Friday, June 19, 2009
I had a no good, horrible, very bad stomach ache last week.
It lasted two no good, horrible, very bad days and then went away.
It took me back to my 11th grade Spanish class - the day that I discovered that a dull, constant stomach ache was actually not a stomach ache, but a no good, horrible, very bad ulcer. Our family doctor could not figure out what would cause such a young patient to develop an ulcer... so he recommended I visit a psychiatrist.
Do you know what this does to a teenage girl? Thoughts raced through my mind as the day of my appointment drew closer. Am I crazy? Is something wrong with me? Will he have a couch for me to lay on like they do in the movies? Is he going to try to get me to divulge things that I don't want to talk about?
It was certainly not like I had imagined. When I walked into the office, alone, the lady at the front desk asked for my name and then told me to have a seat. Next, the craziest thing happened! She asked if I would like something to drink. What kind of doctor offers you something to drink? I wondered. It was probably some kind of truth serum to get me to loosen up and share all the secrets I kept tucked away in the innermost corners of my mind. I wasn't going to fall for it. "No, thank you," I answered as I sat and thumbed mindlessly through a magazine I had no interest in.
After a few minutes, I was led back to The Office.
He began with small talk, asking about what I was interested in at school, how many kids were in my family - pretty basic stuff. And then he thanked me for coming and told me he was looking forward to the next week. What? I thought to myself. My parents are paying this guy to just sit here and talk to me? What a total rip off!

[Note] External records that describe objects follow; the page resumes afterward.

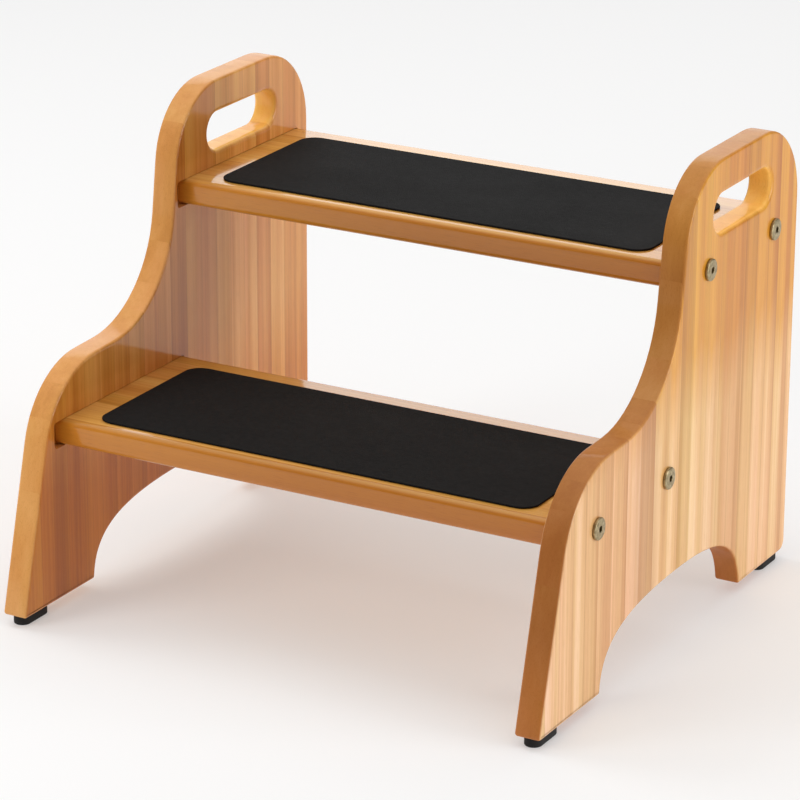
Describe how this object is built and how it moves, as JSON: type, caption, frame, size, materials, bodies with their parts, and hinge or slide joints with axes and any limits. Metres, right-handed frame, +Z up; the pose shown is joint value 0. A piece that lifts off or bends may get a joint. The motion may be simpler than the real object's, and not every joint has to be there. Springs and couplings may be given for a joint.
{
  "type": "mounting block",
  "caption": "Low wooden two-step block: shaped side panels with hand slots and arched feet, two housed treads with black grip mats, furniture bolts and rubber feet.",
  "frame": {"origin": "on the floor, below the middle of the block's width and depth", "axes": "+X to the right along the treads, +Y to the back, away from the person stepping up, +Z up"},
  "size_m": [0.405, 0.366, 0.318],
  "materials": {
    "panel_wood": "satin clear lacquer, grain running upright",
    "tread_wood": "satin clear lacquer, grain running along the tread",
    "grip_mat": "matt, fine grit",
    "bolt_bronze": "dull antique bronze plating",
    "zinc_steel": "bright zinc plating",
    "foot_rubber": "moulded, matt"
  },
  "bodies": {
    "root": {"side_panel_left": "panel_wood", "side_panel_right": "panel_wood", "lower_tread": "tread_wood", "upper_tread": "tread_wood", "lower_grip_mat": "grip_mat", "upper_grip_mat": "grip_mat", "bolt_lower_front_left": "bolt_bronze", "bolt_lower_rear_left": "bolt_bronze", "bolt_upper_front_left": "bolt_bronze", "bolt_upper_rear_left": "bolt_bronze", "bolt_lower_front_right": "bolt_bronze", "bolt_lower_rear_right": "bolt_bronze", "bolt_upper_front_right": "bolt_bronze", "bolt_upper_rear_right": "bolt_bronze", "barrel_nut_lower_front_left": "zinc_steel", "barrel_nut_lower_rear_left": "zinc_steel", "barrel_nut_upper_front_left": "zinc_steel", "barrel_nut_upper_rear_left": "zinc_steel", "barrel_nut_lower_front_right": "zinc_steel", "barrel_nut_lower_rear_right": "zinc_steel", "barrel_nut_upper_front_right": "zinc_steel", "barrel_nut_upper_rear_right": "zinc_steel", "foot_front_left": "foot_rubber", "foot_rear_left": "foot_rubber", "foot_front_right": "foot_rubber", "foot_rear_right": "foot_rubber", "foot_screw_front_left": "zinc_steel", "foot_screw_rear_left": "zinc_steel", "foot_screw_front_right": "zinc_steel", "foot_screw_rear_right": "zinc_steel"}
  },
  "joints": []
}
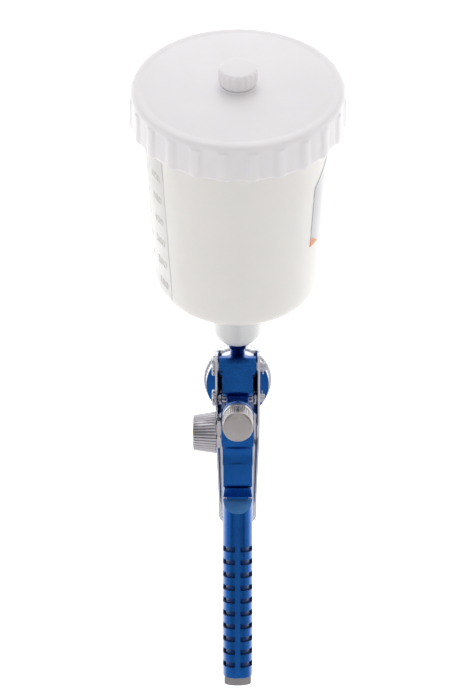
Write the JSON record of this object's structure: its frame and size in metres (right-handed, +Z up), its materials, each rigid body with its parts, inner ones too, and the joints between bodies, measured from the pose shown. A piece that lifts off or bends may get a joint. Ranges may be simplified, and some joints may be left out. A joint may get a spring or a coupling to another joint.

I told my mom as much when she picked me up. "The doctor says you need to do this," she insisted. "To figure out where your ulcers are coming from. Just give it a chance." I reluctantly agreed.
The next week was mostly the same... only worse. Another offer of a drink (Ha! I thought. I'm totally on to you! You won't get anything out of me!), another awkward visit with a 50-something man who asked me a bunch of stupid questions. It went something like this:
Dr: So, what do you think is causing this ulcer?
My thoughts: That's why I'm here, stupid! So you can figure it out.
Me: I don't know.
Dr: Hmmm. Interesting. Do you get along well with your parents? Your brothers and sisters?
Dr: Do you have good relationships with your friends?
Dr: How about your boyfriend?
Me: (turning red) I don't have a boyfriend.
Dr: Is there someone you have your eye on? Someone you would like to have as your boyfriend?
My thoughts: Shut up already, Mr. 50-year-old-doctor-guy-I-hardly-even-know! This is so embarrassing. Can an enormous black void please just open up here and swallow me whole?! What do I say? Will he know if I'm lying? Don't they train these guys to know this stuff? What should I do? I don't want to talk about this with him. Okay... I'll be vague. I won't lie, but I won't give him what he wants. I WILL NOT TALK!
Me: I guess.
Dr: Tell me more about him.
My thoughts: You have got to be kidding me, old man! This is personal stuff. There is NO WAY on God's green earth that I will tell you anything about him! I didn't drink any of your truth serum. You can't make me talk! I'll sit here and not answer. I'll pretend I didn't hear the question.
Dr: (looking at me, waiting for my response)
And the next thing I know, I'm spilling my guts. Truth serum or not, the awkward silence got it out of me. My thoughts and dreams of Thatguy over the previous 5 years were filling the empty space between us until there was nothing remaining. Before I could take it all back, it was over. This perfect stranger knew things that I hadn't even told some of my closest friends, and I was sick with myself. My ulcer hurt like never before.
And then he made The Assignment.
"You like drama class, right? Well, I want you to write a script for your own Life Play. Write out what you and Thatguy would say to each other if everything went the way you wanted. And bring it with you next week. Okay?"
Inside, I was seething. My parents pay you to assign me homework now? I thought to myself. Here's the script for my Life Play. I don't need a week. I've had it written out for years now.
Me: Hey, hottie.
Thatguy: (winking) Hey, gorgeous.
Me: I have loved you for 5 years. I write about you in my journal and dream about you all the time. Want to make out?
Thatguy: I thought you'd never ask.
(making out ensues)
What do you think about that, Dr. Quack? Can you diagnose my ulcer now?
But what I said was, "Okay."
When I met my mom down in the parking lot she asked me how it went. "Awesome!" I lied. "He says I'm totally normal. Everything's fine. I don't have to go back anymore!"
"Well, that's a relief," she signed to me. "Our insurance wasn't covering these visits. I'm glad we won't have to pay for them anymore."
And that was the last I saw of the no good, horrible, very bad psychiatrist.